Thursday, November 6, 2014

Poems as Constellations


Approach to the poem must be from afar off, even generations off. A reader should close in on it on converging lines from many directions like the divisions of an army upon a battlefield. A poem is best read in the light of all the other poems ever written. We read A the better to read B (we have to start somewhere; we may get very little out of A) .We read B the better to read C, C the better to read D, D the better to go back and get something more out of A. Progress is not the aim, but circulation. The thing is to get among the poems where they hold each other apart in their places as the stars do.

Robert Frost, "The Prerequisites," Selected Prose of Robert Frost, ed. Hyde Cox and Edward Connery Lathem (New York: Holt, Rinehart & Winston, 1966) , p. 97.

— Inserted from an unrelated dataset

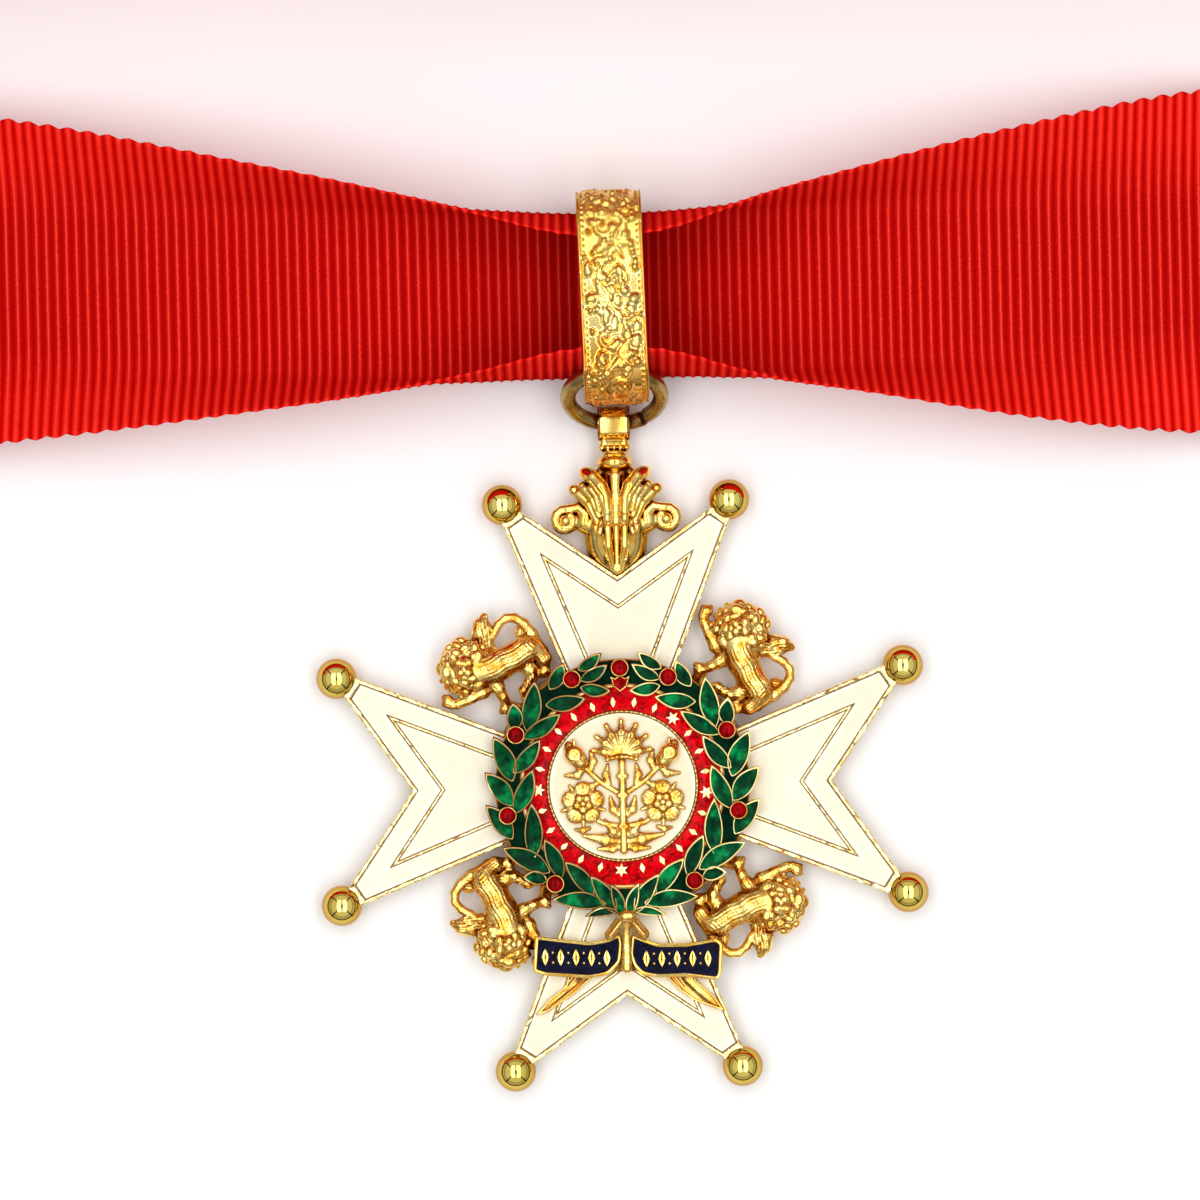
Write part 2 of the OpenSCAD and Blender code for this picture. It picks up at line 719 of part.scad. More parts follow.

[W]hat happens when a new work of art is created is something that happens simultaneously to all the works of art which preceded it. ...The existing order is complete before the new work arrives; for order to persist after the supervention of novelty, the whole existing order must be, if ever so slightly, altered; and so the relations, proportions, values of each work of art toward the whole are readjusted; and this is conformity between the old and the new. Whoever has approved this idea of order, of the form of European, of English literature will not find it preposterous that the past should be altered by the present as much as the present is directed by the past.

T. S. Eliot, "Tradition and the Individual Talent," Selected Prose, ed. John Hayward (Harmondsworth: Penguin, 1953), p. 23.